Among the programs Rahman is referring to is the recent initiative of the Bike Coalition of Greater Philadelphia to install more than 400 new bike signs throughout the city. The initiative aims to encourage bicycling and to improve the overall infrastructure of city streets with regards to cyclists.
“Signs are cool, but what are they really going to do?” Irwin said. “A sign isn’t going to do it for you. People need to take on their own responsibility to be a safer biker.”
Carmalt agrees with this, citing his own condemnation of bikers who run red lights, don’t dismount in crowds, and are obtusely neglectful to common driving formalities. He lauds bike education programs, such as Bike Temple, as key components in ensuring that these new bikers, including some that hail from more rural areas, can ride in congruence with the already established rules of the urban road.

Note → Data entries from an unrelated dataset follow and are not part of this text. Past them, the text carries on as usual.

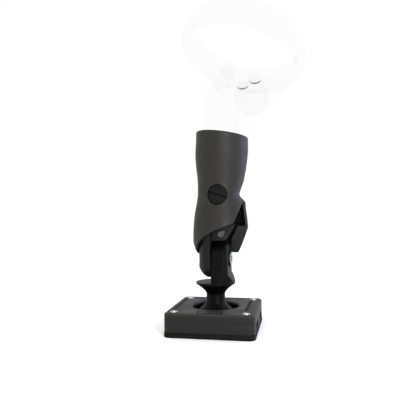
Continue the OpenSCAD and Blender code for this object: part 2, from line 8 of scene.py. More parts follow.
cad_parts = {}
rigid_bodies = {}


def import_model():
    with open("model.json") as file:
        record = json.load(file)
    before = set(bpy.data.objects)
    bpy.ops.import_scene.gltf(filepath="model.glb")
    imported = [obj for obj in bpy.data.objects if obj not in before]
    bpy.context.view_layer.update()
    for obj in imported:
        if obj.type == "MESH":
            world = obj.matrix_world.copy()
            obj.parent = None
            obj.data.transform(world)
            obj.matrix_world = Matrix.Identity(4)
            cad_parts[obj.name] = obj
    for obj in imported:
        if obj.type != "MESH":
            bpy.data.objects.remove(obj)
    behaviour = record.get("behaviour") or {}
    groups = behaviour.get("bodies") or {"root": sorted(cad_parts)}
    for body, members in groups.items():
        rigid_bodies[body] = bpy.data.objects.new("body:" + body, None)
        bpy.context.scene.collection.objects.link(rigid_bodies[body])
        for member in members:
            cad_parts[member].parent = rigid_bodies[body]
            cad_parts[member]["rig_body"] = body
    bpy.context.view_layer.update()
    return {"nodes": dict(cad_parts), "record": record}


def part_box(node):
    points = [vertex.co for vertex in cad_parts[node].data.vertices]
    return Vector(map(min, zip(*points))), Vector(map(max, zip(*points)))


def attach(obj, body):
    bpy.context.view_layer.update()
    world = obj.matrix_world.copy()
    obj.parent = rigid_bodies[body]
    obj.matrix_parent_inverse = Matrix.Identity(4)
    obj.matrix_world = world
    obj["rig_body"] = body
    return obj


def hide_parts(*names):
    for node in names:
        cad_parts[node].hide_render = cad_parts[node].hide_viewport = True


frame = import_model()
MM = 0.001
scene = bpy.context.scene
NODES = frame["nodes"]
SLOT_OF = {row["node"]: row["material_slot"] for row in frame["record"]["subparts"]}


# ---------------------------------------------------------------- camera
# Fitted to the square base and the upright stick: its place and lens in mm, its angles in radians
CAMERA_PLACE = (66.17, -360.99, 95.53)
YAW, PITCH, ROLL = 0.196265, 0.0076254, -0.013285
LENS, SENSOR_WIDTH = 38.596154, 36.0

ahead = Vector((-math.sin(YAW) * math.cos(PITCH), math.cos(YAW) * math.cos(PITCH), math.sin(PITCH)))
right = Vector((math.cos(YAW), math.sin(YAW), 0))
up = right.cross(ahead)
cam_right = right * math.cos(ROLL) + up * math.sin(ROLL)
cam_up = up * math.cos(ROLL) - right * math.sin(ROLL)
cam_data = bpy.data.cameras.new("camera")
cam_data.sensor_fit = "HORIZONTAL"
cam_data.sensor_width = SENSOR_WIDTH
cam_data.lens = LENS
cam_data.clip_start = 0.01
cam = bpy.data.objects.new("camera", cam_data)
scene.collection.objects.link(cam)
cam_turn = Matrix((cam_right, cam_up, -ahead)).transposed().to_4x4()
cam.matrix_world = Matrix.Translation(Vector(CAMERA_PLACE) * MM) @ cam_turn
scene.camera = cam
scene.view_settings.view_transform = "Standard"
# A line of sight passes through many of the clear controller's skins
scene.cycles.transparent_max_bounces = 40


# ---------------------------------------------------------------- materials
MAT = {}
EVEN = (1, 1, 1)


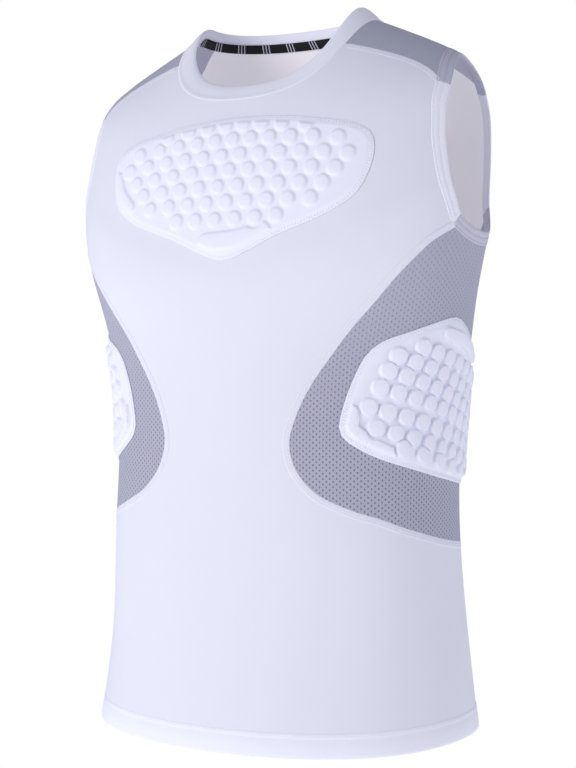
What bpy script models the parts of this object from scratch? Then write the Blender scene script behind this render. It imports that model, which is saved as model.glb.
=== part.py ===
"""A sleeveless padded compression shirt, filled out as if it were worn, hollow and open.

Metres, +Z up. The front faces -Y and the wearer's left is +X. The origin lies between the shoulders,
at the height of the neck seam on the shoulder line, where a wearer carries the garment.

Every panel is cut from one surface, a loft through rings that climb from the hem, over the shoulders,
to the neck seam. A place on it is an angle round the body (-90 is centre front, 0 the wearer's left
side, 90 centre back) and a level, which counts the rows of the ring table from the hem up.
"""

import math

import bmesh
import bpy
import numpy as np
from mathutils import Vector
from mathutils.geometry import delaunay_2d_cdt

MM = 0.001

# Cloth and seams
WALL = 1.6 * MM
SEAM_GAP = 0.3 * MM
HEM_DEPTH = 20 * MM
HEM_STEP = 2 * MM
HEM_EXTRA = 0.8 * MM
SEAM_SPACING = 12 * MM
FINE_SPACING = 1.5 * MM
PANEL_SPACING = 23 * MM
YOKE_SPACING = 15 * MM

# Points that fill a panel keep this share of their spacing clear of its edge, and of a pad or a row
EDGE_CLEAR = 0.55
UNDER_PAD_CLEAR = 0.50
PAD_CLEAR = 0.45

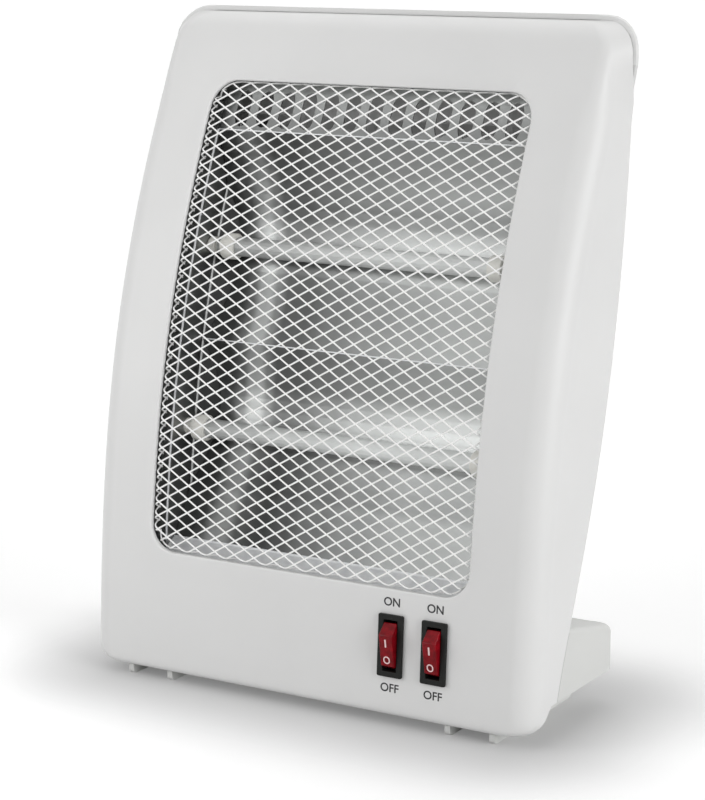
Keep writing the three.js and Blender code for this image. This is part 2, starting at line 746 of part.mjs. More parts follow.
function basePlate() {
  const reach = half - wall - gap;
  const rearEdge = stand.rearY - wall - gap;
  const plan = roundedRectangle(-reach, reach, chinBackY + gap, rearEdge, stand.cornerRadius - wall - gap);
  let plate = solidOf(alongZ(plan, clearHeight, clearHeight + plateThickness));
  const chinSlope = (clearHeight - lipBottom) / (chinBackY - lipDepth - front.footY);
  const chinGap = gap * Math.hypot(1, chinSlope);
  const underChin = (y) => lipBottom + (y - lipDepth - front.footY) * chinSlope - chinGap;
  const nose = spread(Math.PI, Math.PI * 1.5, arcSteps).map((turn) => [
    rail.frontY + rail.noseRadius * (1 + Math.cos(turn)),
    rail.noseRadius * (1 + Math.sin(turn)),
  ]);
  const heel = spread(-Math.PI / 2, 0, arcSteps).map((turn) => [
    rail.rearY - rail.noseRadius * (1 - Math.cos(turn)),
    rail.noseRadius * (1 + Math.sin(turn)),
  ]);
  const outline = [
    ...nose,
    ...heel,
    [rail.rearY, clearHeight + fusing],
    [chinBackY + gap, clearHeight + fusing],
    [chinBackY + gap, underChin(chinBackY)],
    [lipDepth + front.footY, lipBottom - chinGap],
    [rail.frontY, lipBottom - chinGap],
  ];
  for (const x of [-rail.outerX, -rail.innerX, rail.innerX, rail.outerX]) {
    plate = plate.add(solidOf(alongX(outline, rail.width).translate(x, 0, 0)));
  }
  const holes = [
    ...[-1, 1].map((side) => ({ x: side * basePostX, y: baseScrew.frontY, radius: boss.bore })),
    ...[-1, 1].map((side) => ({ x: side * baseScrew.rearX, y: baseScrew.rearY, radius: boss.bore })),
    { x: tipSwitch.x, y: tipSwitch.y, radius: plunger.radius + gap },
  ];
  for (const { x, y, radius } of holes) {
    plate = plate.subtract(solidOf(bar('z', radius, 0, clearHeight + overrun, { x, y })));
  }
  return named('base_plate', geometryOf(plate), 'plastic');
}

// Wire guard: one sheet of diamond mesh, bent to the front curve, with its edges turned back

const guardEdge = {
  halfWidth: window.halfWidth - guardClearance,
  bottom: window.bottom + guardClearance,
  top: window.top - guardClearance,
};

// Distance along the front curve, from the foot of the guard up to a height
const guardRows = spread(guardEdge.bottom, guardEdge.top, levels * 4);
const guardLengths = [0];
for (let i = 1; i < guardRows.length; i += 1) {
  const rise = guardRows[i] - guardRows[i - 1];
  const run = frontY(guardRows[i]) - frontY(guardRows[i - 1]);
  guardLengths.push(guardLengths[i - 1] + Math.hypot(rise, run));
}
const guardLength = guardLengths.at(-1);

function heightAlong(length) {
  const next = guardLengths.findIndex((value) => value >= length);
  const i = next < 1 ? (next < 0 ? guardLengths.length - 1 : 1) : next;
  const share = (length - guardLengths[i - 1]) / (guardLengths[i] - guardLengths[i - 1]);
  return guardRows[i - 1] + (guardRows[i] - guardRows[i - 1]) * share;
}

// The part of a polygon that lies inside a convex outline, which runs anticlockwise
function clippedTo(polygon, outline) {
  let kept = polygon;
  outline.forEach((corner, i) => {
    const edge = outline[(i + 1) % outline.length].clone().sub(corner);
    const distance = (point) => edge.cross(point.clone().sub(corner));
    kept = kept.flatMap((point, k) => {
      const next = kept[(k + 1) % kept.length];
      const here = distance(point);
      const there = distance(next);
      const found = here >= 0 ? [point] : [];
      if (here * there < 0) found.push(point.clone().lerp(next, here / (here - there)));
      return found;
    });
  });
  return kept;
}

// A body with flat triangles for its front, given a thickness and laid on the curve at a depth
function bentToFront(triangles, depth, thickness) {
  const key = (point) => `${point.x.toFixed(3)} ${point.y.toFixed(3)}`;
  const edges = new Map();
  for (const corners of triangles) {
    corners.forEach((point, i) => {
      const next = corners[(i + 1) % corners.length];
      edges.set(`${key(point)} ${key(next)}`, [point, next]);
    });
  }
  const positions = [];
  const add = (point, layer) => {
    const z = heightAlong(point.y);
    positions.push(point.x, frontY(z) + depth + layer * thickness, z);
  };
  for (const [a, b, c] of triangles) {
    for (const point of [a, b, c]) add(point, 0);
    for (const point of [a, c, b]) add(point, 1);
  }
  for (const [a, b] of edges.values()) {
    if (edges.has(`${key(b)} ${key(a)}`)) continue;
    for (const [point, layer] of [[b, 0], [a, 0], [a, 1], [b, 0], [a, 1], [b, 1]]) add(point, layer);
  }
  const geometry = new THREE.BufferGeometry();
  geometry.setAttribute('position', new THREE.BufferAttribute(new Float32Array(positions), 3));
  return geometry;
}

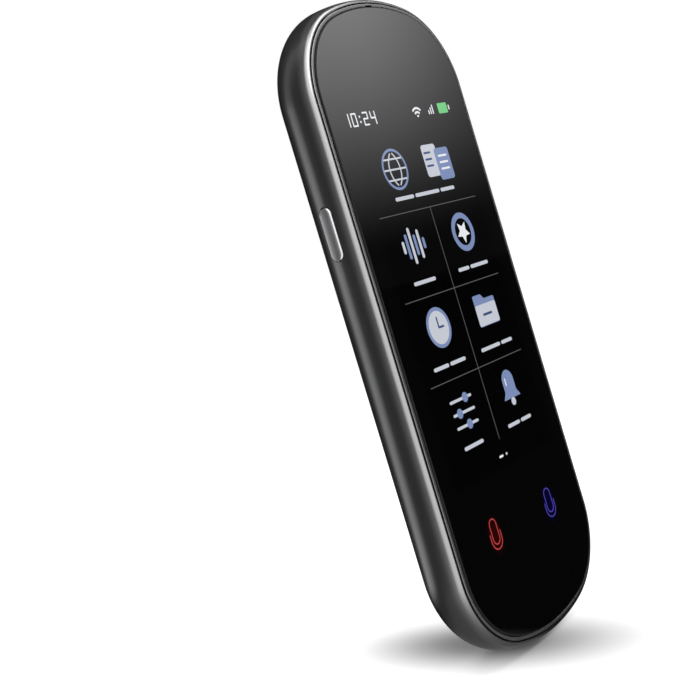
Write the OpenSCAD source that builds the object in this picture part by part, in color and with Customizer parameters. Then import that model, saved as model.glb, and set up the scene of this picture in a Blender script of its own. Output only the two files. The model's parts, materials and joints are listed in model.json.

Junior film major Joey Corpora said that bikers on campus, although sometimes a nuisance, don’t really raise that much of a concern.
“Bikes can be pretty aggressive, but they don’t bother me,” Corpora said. “I never got hit by anyone. They should just try to be courteous of people walking around, and that’s all you can really ask.”
Biases aside, Irwin said that responsibility of street safety ultimately must come from mutual effort and understanding from those on wheels, including cars, and those on the ground.